The inherent limitations in the ability of summary conviction proceedings to
achieve a broad determination of the complex and wide-ranging issues involved
in determining aboriginal rights and title is also evident from the
multiplicity of such cases through which the extent of the aboriginal and
treaty rights to which Mi’kmaws of Atlantic Canada are entitled have, so far,
been incrementally determined.
[22]
That said, neither that fact nor the authorities
support the sweeping assertion that criminal proceedings are necessarily and in
all circumstances inappropriate or inadequate to resolve issues of aboriginal
rights, including those Mr. Francis wishes to raise. It must be remembered also
that Mr. Francis bore the burden of establishing every aspect of the Okanagan
test on this motion. Where a prima facie adequate alternative mode or
forum for redress exists, that includes the burden of showing why it is not, in
the circumstances, appropriate or adequate.
[23]
Mr. Francis asserts that the summary conviction
proceedings are inadequate or inappropriate to determine the broader aboriginal
and treaty rights issues raised in his action and to end the confusion and
ambiguity that have surrounded the rights derived from the Mi’kmaw treaties of
the 18th century since R v Marshall, [1999] 3 S.C.R. 456. This
assertion is however belied by the limited scope of the declarations sought in
his statement of claim. The declarations he seeks are that the prohibitions and
restrictions placed upon him personally, as a result of the three specific
incidents described in paragraph 1of these reasons, are an unjustifiable
infringement of his own aboriginal and treaty rights. To the extent a broader
declaration is sought, is it that his own aboriginal right to access the
fishing resource and to trade in fish is not limited to the purpose of
attaining a moderate living. That last declaration is however not the main
thrust of this action and would likely also be raised as part of Mr. Francis’
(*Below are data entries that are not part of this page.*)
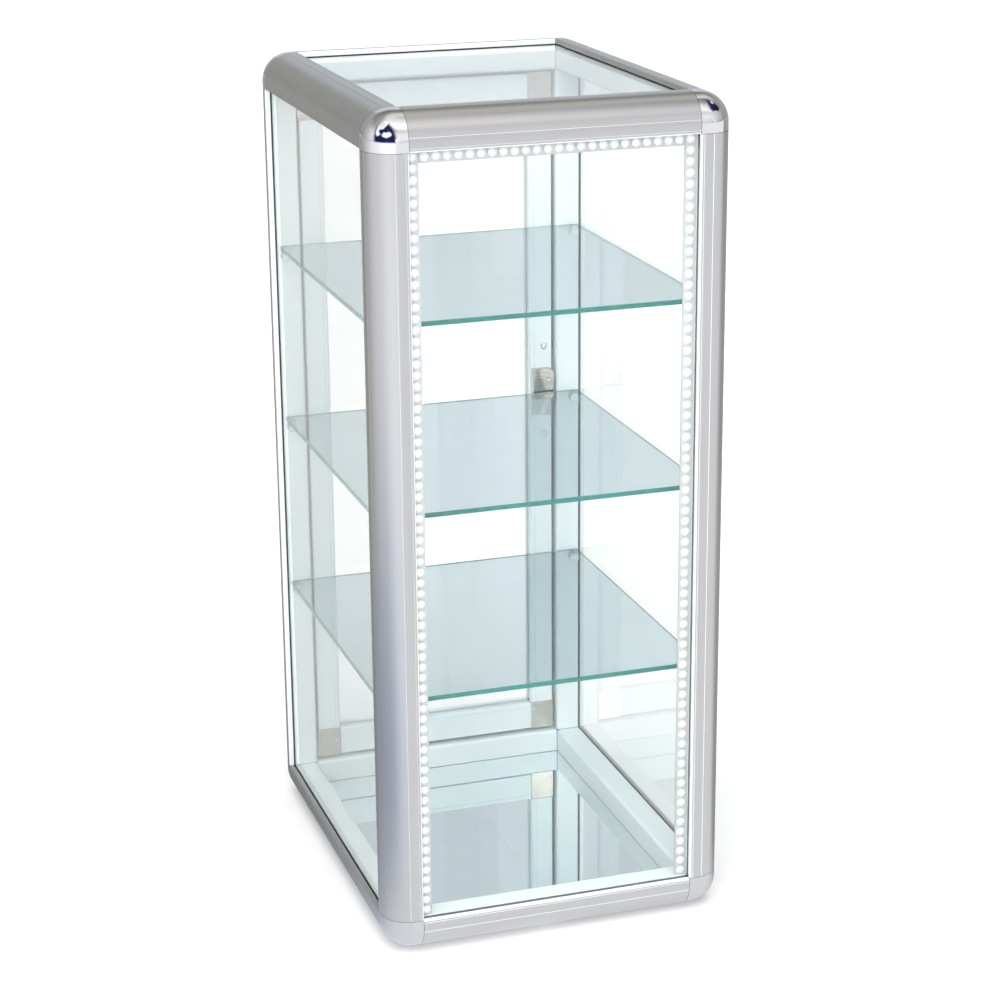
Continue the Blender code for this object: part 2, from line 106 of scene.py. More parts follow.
class Graph:
    """Short calls to add nodes to a node tree."""

    def __init__(self, tree):
        self.tree = tree

    def node(self, kind, **values):
        """A new node; each value is a socket of that name, or else a property."""
        made = self.tree.nodes.new("ShaderNode" + kind)
        for key, value in values.items():
            if key in made.inputs:
                made.inputs[key].default_value = value
            else:
                setattr(made, key, value)
        return made

    def link(self, source, target):
        self.tree.links.new(source, target)

    def coordinates(self, kind):
        return self.node("TexCoord").outputs[kind]

    def place(self, scale):
        """Object coordinates, stretched."""
        mapping = self.node("Mapping", Scale=scale)
        self.link(self.coordinates("Object"), mapping.inputs["Vector"])
        return mapping.outputs["Vector"]

    def noise(self, vector, scale, detail=3.0, roughness=0.5):
        made = self.node("TexNoise", Scale=scale, Detail=detail, Roughness=roughness)
        self.link(vector, made.inputs["Vector"])
        return made.outputs["Fac"]

    def spread(self, value, low, high, start=0.3, stop=0.7, kind="LINEAR"):
        """Map a value from one range to another."""
        made = self.node("MapRange", interpolation_type=kind)
        for name, number in (("From Min", start), ("From Max", stop), ("To Min", low), ("To Max", high)):
            made.inputs[name].default_value = number
        self.link(value, made.inputs["Value"])
        return made.outputs["Result"]

    def eased(self, value, start, stop, low, high):
        """The same, easing in and out."""
        return self.spread(value, low, high, start, stop, "SMOOTHSTEP")

    def math(self, operation, first, second=None):
        """A Math node; a number may stand for the second value."""
        made = self.node("Math", operation=operation)
        self.link(first, made.inputs[0])
        if isinstance(second, float):
            made.inputs[1].default_value = second
        elif second is not None:
            self.link(second, made.inputs[1])
        return made.outputs["Value"]

    def dot(self, vector, direction):
        made = self.node("VectorMath", operation="DOT_PRODUCT")
        made.inputs[1].default_value = direction
        self.link(vector, made.inputs[0])
        return made.outputs["Value"]

    def product(self, first, second):
        """Two colours or vectors multiplied."""
        made = self.node("VectorMath", operation="MULTIPLY")
        self.link(first, made.inputs[0])
        self.link(second, made.inputs[1])
        return made.outputs["Vector"]

    def scaled(self, vector, factor):
        made = self.node("VectorMath", operation="SCALE")
        self.link(vector, made.inputs[0])
        self.link(factor, made.inputs["Scale"])
        return made.outputs["Vector"]

    def tones(self, value, first, second):
        """Mix two colours, each given or a socket, by a value."""
        made = self.node("Mix", data_type="RGBA")
        self.link(value, made.inputs[0])
        for socket, colour in zip(colour_sockets(made.inputs), (first, second)):
            if isinstance(colour, (tuple, list)):
                socket.default_value = (*colour, 1)
            else:
                self.link(colour, socket)
        return colour_sockets(made.outputs)[0]

    def ramp(self, value, stops):
        """A colour ramp; stops are (position, colour) in order."""
        made = self.node("ValToRGB")
        elements = made.color_ramp.elements
        elements[0].position, elements[1].position = stops[0][0], stops[-1][0]
        elements[0].color, elements[1].color = (*stops[0][1], 1), (*stops[-1][1], 1)
        for position, colour in stops[1:-1]:
            elements.new(position).color = (*colour, 1)
        self.link(value, made.inputs["Fac"])
        return made.outputs["Color"]


class Shader(Graph):
    """A new material with a Principled shader."""

    def __init__(self, name):
        self.mat = bpy.data.materials.new(name)
        self.mat.use_nodes = True
        super().__init__(self.mat.node_tree)
        self.out = self.tree.nodes["Material Output"]
        self.main = self.tree.nodes["Principled BSDF"]

    def set(self, **values):
        """Set sockets of the Principled shader; an underscore in a name stands for a space."""
        for key, value in values.items():
            self.main.inputs[key.replace("_", " ")].default_value = value
        return self

    def drive(self, name, source):
        """Link a value to a socket of the Principled shader."""
        self.link(source, self.main.inputs[name])

    def bump(self, height, strength, distance):
        made = self.node("Bump", Strength=strength, Distance=distance)
        self.link(height, made.inputs["Height"])
        self.drive("Normal", made.outputs["Normal"])


def aluminium(along, name, dark, light, metallic, rough):
    """Satin anodised extrusion, with fine die lines along its length and a faint mottle."""
    shader = Shader(name + "_" + along.lower())
    stretch = [1.0, 1.0, 1.0]
    stretch[AXIS[along]] = 0.004
    lines = shader.noise(shader.place(stretch), 1900.0, 4.0, 0.6)
    mottle = shader.math("MULTIPLY", shader.noise(shader.place((1, 1, 1)), 14.0), 0.35)
    both = shader.math("ADD", lines, mottle)
    shader.drive("Base Color", shader.tones(shader.spread(both, 0.0, 1.0, 0.45, 0.95), dark, light))
    shader.drive("Roughness", shader.spread(both, rough, rough + 0.10, 0.45, 0.95))
    shader.bump(lines, 0.10, 0.00008)
    return shader.set(Metallic=metallic).mat


def chrome(name, colour, low, high):
    """Plated metal with faint smears and casting waviness."""
    shader = Shader(name)
    smears = shader.noise(shader.place((1, 1, 1)), 120.0, 4.0)
    waves = shader.noise(shader.place((1, 1, 1)), 55.0, 1.0)
    shader.drive("Roughness", shader.spread(smears, low, high))
    shader.drive("Base Color", shader.tones(smears, colour, [c * 0.93 for c in colour]))
    shader.bump(waves, 0.12, 0.0006)
    return shader.set(Metallic=1.0).mat


def lamps_pass(shader, tint):
    """Let light from lamps through glass, so that what stands behind it is lit."""
    path = shader.node("LightPath")
    clear = shader.node("BsdfTransparent", Color=(*tint, 1))
    mix = shader.node("MixShader")
    shader.link(path.outputs["Is Shadow Ray"], mix.inputs["Fac"])
    shader.link(shader.main.outputs["BSDF"], mix.inputs[1])
    shader.link(clear.outputs["BSDF"], mix.inputs[2])
    shader.link(mix.outputs["Shader"], shader.out.inputs["Surface"])
    return shader.mat


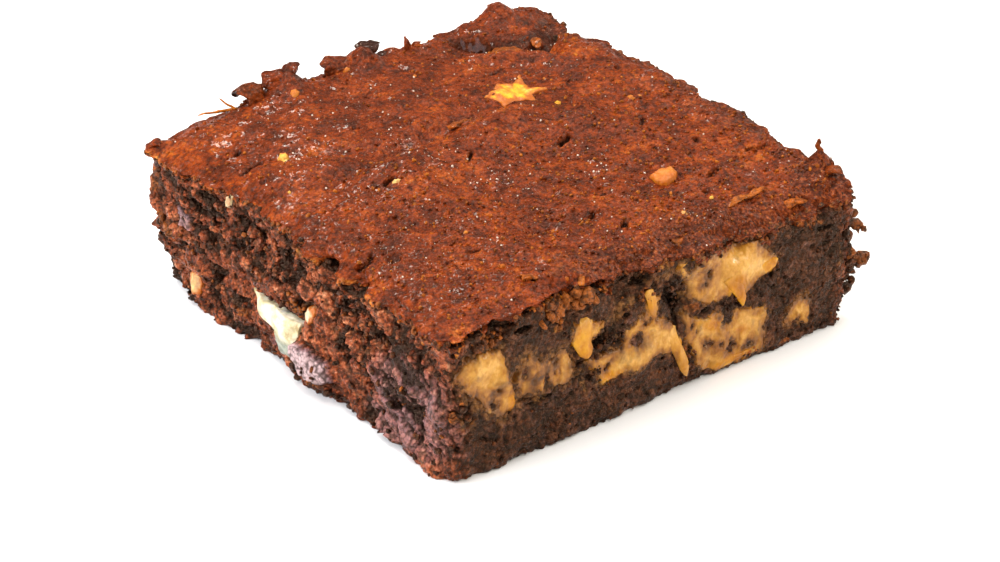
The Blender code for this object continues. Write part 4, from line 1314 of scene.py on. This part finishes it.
# a flake: a thin oval section carried along an arc that starts at the rise and turns by the curl; its
# half width is a rounded taper towards the tip, ragged by noise
def makeFlakes(material):
    columns, rings = 30, 30
    turn = np.arange(columns) / columns * 2 * math.pi
    share = np.linspace(0, 1, rings + 2)
    taper = np.clip(1 - share**2.4, 0, 1) ** 0.5 * np.clip(share * 14, 0, 1) ** 0.5
    upright = np.array([0.0, 0.0, 1.0])
    tubes = []
    for number, (start, heading, rise, curl, (length, width, thickness), _) in enumerate(flakes):
        angle = np.radians(rise + curl * share)
        stride = length / (rings + 1)
        forward = np.concatenate([[0], np.cumsum(np.cos(angle[:-1]) * stride)])
        upward = np.concatenate([[0], np.cumsum(np.sin(angle[:-1]) * stride)])
        way = math.radians(heading)
        ahead = np.array([math.cos(way), math.sin(way), 0.0])
        aside = np.array([-math.sin(way), math.cos(way), 0.0])
        ground = crustHeight(*np.array(start)[:2, None])
        centre = np.array(start) + forward[:, None] * ahead + (upward + ground)[:, None] * upright
        normal = np.cos(angle)[:, None] * upright - np.sin(angle)[:, None] * ahead
        ripple = together(share * length, number * 7.0, 0)
        halfWide = width / 2 * taper * (1 + 0.3 * softNoise(ripple, 1.3, 160))
        halfThick = thickness / 2 * taper * (1 + 0.25 * softNoise(ripple, 0.9, 161))
        wide = np.sign(np.cos(turn)) * np.abs(np.cos(turn)) ** 0.7
        thick = np.sign(np.sin(turn)) * np.abs(np.sin(turn)) ** 0.9
        ring = centre[:, None, :] + (halfWide[:, None] * wide)[:, :, None] * aside
        ring = ring + (halfThick[:, None] * thick)[:, :, None] * normal[:, None, :]
        flat = ring.reshape(-1, 3)
        amount = min(0.5, thickness, width / 2)
        for size, share2 in ((1.3, 0.6), (0.6, 0.3)):
            bumps = np.stack([softNoise(flat, size, 162 + k) for k in range(3)], axis=1)
            flat = flat + bumps * amount * share2
        tubes.append(flat.reshape(ring.shape))
    points, faces = joinTubes(tubes)
    values = {"tone": np.repeat([flake[-1] for flake in flakes], len(points) // len(flakes))}
    makePiece("crust_flakes", points, faces, material, (), values)


# Small scattered things

# many small closed lumps at once: a ball of rings and columns for each centre, scaled on three axes, turned
# by a random rotation and roughened by noise; the faces of one ball are repeated with a step
def scatterLumps(centres, sizes, rings, columns, roughness, draw):
    turn = np.arange(columns) / columns * 2 * math.pi
    rise = np.linspace(-math.pi / 2, math.pi / 2, rings + 2)[1:-1]
    wide = np.cos(rise)[:, None]
    ball = together(wide * np.cos(turn), wide * np.sin(turn), np.sin(rise)[:, None]).reshape(-1, 3)
    ball = np.concatenate([[[0, 0, -1]], ball, [[0, 0, 1]]])
    count = len(centres)
    quarter = draw.normal(size=(count, 4))
    quarter /= np.linalg.norm(quarter, axis=1)[:, None]
    w, x, y, z = quarter.T
    spin = [
        together(1 - 2 * (y * y + z * z), 2 * (x * y - z * w), 2 * (x * z + y * w)),
        together(2 * (x * y + z * w), 1 - 2 * (x * x + z * z), 2 * (y * z - x * w)),
        together(2 * (x * z - y * w), 2 * (y * z + x * w), 1 - 2 * (x * x + y * y)),
    ]
    spin = np.stack(spin, axis=1)
    wobble = 1 + roughness * draw.normal(size=(count, len(ball)))
    local = ball[None] * wobble[:, :, None] * sizes[:, None, :]
    points = np.einsum("nij,nmj->nmi", spin, local) + centres[:, None, :]
    steps = (np.arange(count) * len(ball))[:, None, None]
    faces = [(group[None] + steps).reshape(-1, group.shape[1]) for group in tubeFaces(rings, columns)]
    return points.reshape(-1, 3), faces, len(ball)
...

defence to the criminal charges.
[24]
Further, while the procedural trappings of a
declaratory action in the Federal Court might be preferable for the determination
of the issues raised by Mr. Francis to those available in the summary
conviction proceedings, it has not been demonstrated that these issues, as they
concern Mr. Francis, cannot be determined fairly, adequately and without
injustice to Mr. Francis in the context of the Quebec criminal proceedings.
Advanced cost orders must be used only as a last resort to avoid an injustice.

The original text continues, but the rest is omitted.